▶ **DATA EXCERPT**:
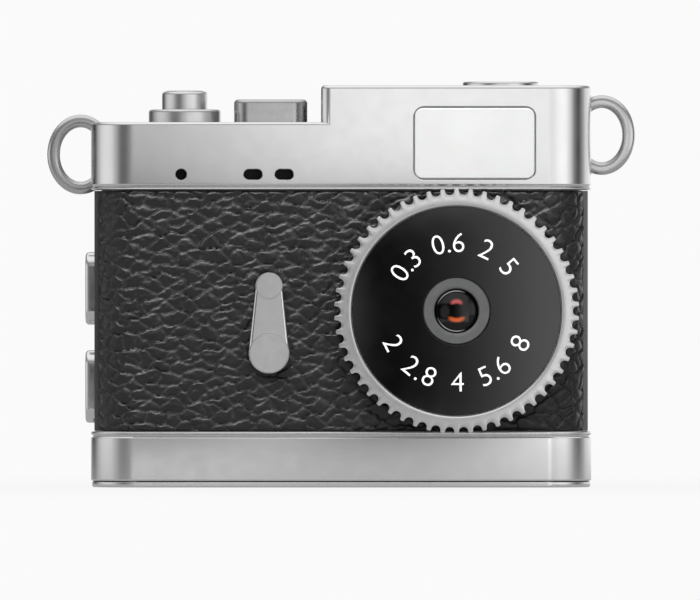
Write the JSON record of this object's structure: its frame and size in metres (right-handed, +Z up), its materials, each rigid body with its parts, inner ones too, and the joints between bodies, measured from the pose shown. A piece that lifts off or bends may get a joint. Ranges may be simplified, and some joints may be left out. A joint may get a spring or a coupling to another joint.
{
  "type": "miniature digital camera",
  "caption": "Miniature digital camera styled as a leather-covered rangefinder, with a toothed focus ring, push buttons, self-timer lever, memory card and strap loops.",
  "frame": {"origin": "centre of the base plate's lower face", "axes": "+Z up, front and lens face -Y, +X to the right seen from the front"},
  "size_m": [0.053, 0.0178, 0.0365],
  "materials": {
    "satin_plate": "satin plated",
    "bright_plate": "polished plated",
    "frosted_window": "frosted translucent",
    "leatherette": "pebbled black",
    "dial_black": "gloss black",
    "charcoal": "matte charcoal",
    "lens_glass": "coated glass",
    "black_plastic": "moulded",
    "circuit_board": "solder mask",
    "chip": "moulded",
    "battery_foil": "pouch foil",
    "lamp": "clear"
  },
  "bodies": {
    "camera_body": {"back_leatherette": "leatherette", "base_plate": "satin_plate", "base_screw_1": "bright_plate", "base_screw_2": "bright_plate", "base_screw_3": "bright_plate", "base_screw_4": "bright_plate", "battery": "battery_foil", "body_frame": "satin_plate", "bottom_cover": "satin_plate", "buzzer": "black_plastic", "card_socket": "bright_plate", "front_leatherette": "leatherette", "image_sensor": "chip", "indicator_lamp_left": "dial_black", "indicator_lamp_right": "dial_black", "infrared_filter": "lens_glass", "lens_board": "circuit_board", "lens_holder": "black_plastic", "lens_mount": "charcoal", "light_window": "frosted_window", "main_board": "circuit_board", "memory_chip": "chip", "microphone": "charcoal", "mode_switch": "chip", "power_switch": "chip", "processor": "chip", "ring_washer": "bright_plate", "shutter_collar": "bright_plate", "shutter_switch": "chip", "side_switch_board": "circuit_board", "side_switch_lower": "chip", "side_switch_upper": "chip", "status_lamp": "lamp", "strap_loop_left": "bright_plate", "strap_loop_right": "bright_plate", "top_board": "circuit_board", "top_cover": "satin_plate", "usb_socket": "bright_plate", "usb_tongue": "black_plastic", "window_lamp": "lamp", "window_light_board": "circuit_board"},
    "shutter_button": {"shutter_button": "bright_plate"},
    "mode_button": {"mode_button": "satin_plate"},
    "power_button": {"power_button": "satin_plate"},
    "side_button_upper": {"side_button_upper": "bright_plate"},
    "side_button_lower": {"side_button_lower": "bright_plate"},
    "focus_ring": {"toothed_ring": "satin_plate", "dial_face": "dial_black"},
    "lens_barrel": {"lens_barrel": "charcoal", "front_lens_element": "lens_glass", "rear_lens_element": "lens_glass", "lens_spacer": "charcoal"},
    "timer_lever": {"timer_lever": "satin_plate", "lever_pivot_cap": "bright_plate", "lever_tip_cap": "bright_plate", "lever_pin": "bright_plate"},
    "memory_card": {"memory_card": "black_plastic"}
  },
  "joints": [
    {"name": "shutter_press", "type": "slide", "parent": "camera_body", "child": "shutter_button", "axis": [0, 0, -1], "range_m": [0, 0.0005], "stiffness_N_per_m": 400},
    {"name": "mode_press", "type": "slide", "parent": "camera_body", "child": "mode_button", "axis": [0, 0, -1], "range_m": [0, 0.0004], "stiffness_N_per_m": 400},
    {"name": "power_press", "type": "slide", "parent": "camera_body", "child": "power_button", "axis": [0, 0, -1], "range_m": [0, 0.0003], "stiffness_N_per_m": 400},
    {"name": "side_press_upper", "type": "slide", "parent": "camera_body", "child": "side_button_upper", "axis": [1, 0, 0], "range_m": [0, 0.0004], "stiffness_N_per_m": 400},
    {"name": "side_press_lower", "type": "slide", "parent": "camera_body", "child": "side_button_lower", "axis": [1, 0, 0], "range_m": [0, 0.0004], "stiffness_N_per_m": 400},
    {"name": "focus_turn", "type": "hinge", "parent": "camera_body", "child": "focus_ring", "pos_m": [0.01035, -0.00735, 0.01584], "axis": [0, -1, 0], "range_deg": [0, 120]},
    {"name": "lens_focus", "type": "slide", "parent": "focus_ring", "child": "lens_barrel", "axis": [0, -1, 0], "range_m": [0, 0.00012]},
    {"name": "timer_swing", "type": "hinge", "parent": "camera_body", "child": "timer_lever", "pos_m": [-0.00646, -0.00705, 0.01206], "axis": [0, -1, 0], "range_deg": [0, 90]},
    {"name": "card_slide", "type": "slide", "parent": "camera_body", "child": "memory_card", "axis": [1, 0, 0], "range_m": [0, 0.016]}
  ],
  "couplings": [
    {"joint": "lens_focus", "follows": "focus_turn", "m_per_rad": 0.000055704}
  ]
}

▶ **EXERCISE OBJECTIVE**:
Repeat the data verbatim.

▶ **TASK RESULT**:
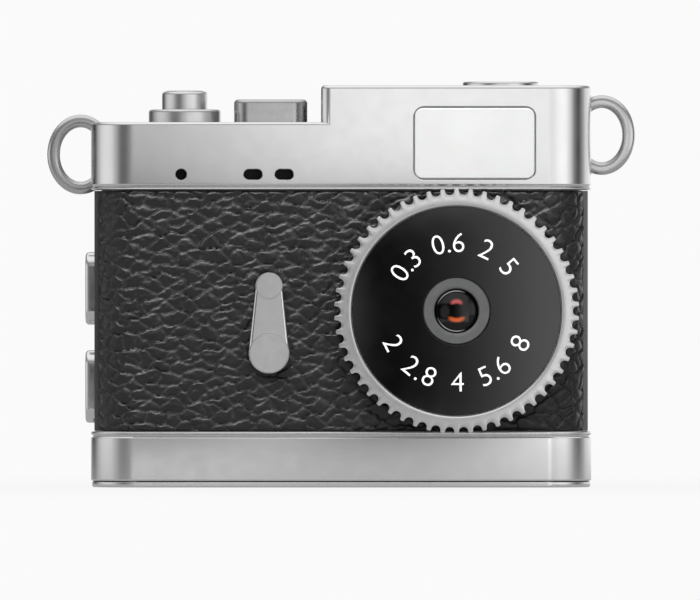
Write the JSON record of this object's structure: its frame and size in metres (right-handed, +Z up), its materials, each rigid body with its parts, inner ones too, and the joints between bodies, measured from the pose shown. A piece that lifts off or bends may get a joint. Ranges may be simplified, and some joints may be left out. A joint may get a spring or a coupling to another joint.
{
  "type": "miniature digital camera",
  "caption": "Miniature digital camera styled as a leather-covered rangefinder, with a toothed focus ring, push buttons, self-timer lever, memory card and strap loops.",
  "frame": {"origin": "centre of the base plate's lower face", "axes": "+Z up, front and lens face -Y, +X to the right seen from the front"},
  "size_m": [0.053, 0.0178, 0.0365],
  "materials": {
    "satin_plate": "satin plated",
    "bright_plate": "polished plated",
    "frosted_window": "frosted translucent",
    "leatherette": "pebbled black",
    "dial_black": "gloss black",
    "charcoal": "matte charcoal",
    "lens_glass": "coated glass",
    "black_plastic": "moulded",
    "circuit_board": "solder mask",
    "chip": "moulded",
    "battery_foil": "pouch foil",
    "lamp": "clear"
  },
  "bodies": {
    "camera_body": {"back_leatherette": "leatherette", "base_plate": "satin_plate", "base_screw_1": "bright_plate", "base_screw_2": "bright_plate", "base_screw_3": "bright_plate", "base_screw_4": "bright_plate", "battery": "battery_foil", "body_frame": "satin_plate", "bottom_cover": "satin_plate", "buzzer": "black_plastic", "card_socket": "bright_plate", "front_leatherette": "leatherette", "image_sensor": "chip", "indicator_lamp_left": "dial_black", "indicator_lamp_right": "dial_black", "infrared_filter": "lens_glass", "lens_board": "circuit_board", "lens_holder": "black_plastic", "lens_mount": "charcoal", "light_window": "frosted_window", "main_board": "circuit_board", "memory_chip": "chip", "microphone": "charcoal", "mode_switch": "chip", "power_switch": "chip", "processor": "chip", "ring_washer": "bright_plate", "shutter_collar": "bright_plate", "shutter_switch": "chip", "side_switch_board": "circuit_board", "side_switch_lower": "chip", "side_switch_upper": "chip", "status_lamp": "lamp", "strap_loop_left": "bright_plate", "strap_loop_right": "bright_plate", "top_board": "circuit_board", "top_cover": "satin_plate", "usb_socket": "bright_plate", "usb_tongue": "black_plastic", "window_lamp": "lamp", "window_light_board": "circuit_board"},
    "shutter_button": {"shutter_button": "bright_plate"},
    "mode_button": {"mode_button": "satin_plate"},
    "power_button": {"power_button": "satin_plate"},
    "side_button_upper": {"side_button_upper": "bright_plate"},
    "side_button_lower": {"side_button_lower": "bright_plate"},
    "focus_ring": {"toothed_ring": "satin_plate", "dial_face": "dial_black"},
    "lens_barrel": {"lens_barrel": "charcoal", "front_lens_element": "lens_glass", "rear_lens_element": "lens_glass", "lens_spacer": "charcoal"},
    "timer_lever": {"timer_lever": "satin_plate", "lever_pivot_cap": "bright_plate", "lever_tip_cap": "bright_plate", "lever_pin": "bright_plate"},
    "memory_card": {"memory_card": "black_plastic"}
  },
  "joints": [
    {"name": "shutter_press", "type": "slide", "parent": "camera_body", "child": "shutter_button", "axis": [0, 0, -1], "range_m": [0, 0.0005], "stiffness_N_per_m": 400},
    {"name": "mode_press", "type": "slide", "parent": "camera_body", "child": "mode_button", "axis": [0, 0, -1], "range_m": [0, 0.0004], "stiffness_N_per_m": 400},
    {"name": "power_press", "type": "slide", "parent": "camera_body", "child": "power_button", "axis": [0, 0, -1], "range_m": [0, 0.0003], "stiffness_N_per_m": 400},
    {"name": "side_press_upper", "type": "slide", "parent": "camera_body", "child": "side_button_upper", "axis": [1, 0, 0], "range_m": [0, 0.0004], "stiffness_N_per_m": 400},
    {"name": "side_press_lower", "type": "slide", "parent": "camera_body", "child": "side_button_lower", "axis": [1, 0, 0], "range_m": [0, 0.0004], "stiffness_N_per_m": 400},
    {"name": "focus_turn", "type": "hinge", "parent": "camera_body", "child": "focus_ring", "pos_m": [0.01035, -0.00735, 0.01584], "axis": [0, -1, 0], "range_deg": [0, 120]},
    {"name": "lens_focus", "type": "slide", "parent": "focus_ring", "child": "lens_barrel", "axis": [0, -1, 0], "range_m": [0, 0.00012]},
    {"name": "timer_swing", "type": "hinge", "parent": "camera_body", "child": "timer_lever", "pos_m": [-0.00646, -0.00705, 0.01206], "axis": [0, -1, 0], "range_deg": [0, 90]},
    {"name": "card_slide", "type": "slide", "parent": "camera_body", "child": "memory_card", "axis": [1, 0, 0], "range_m": [0, 0.016]}
  ],
  "couplings": [
    {"joint": "lens_focus", "follows": "focus_turn", "m_per_rad": 0.000055704}
  ]
}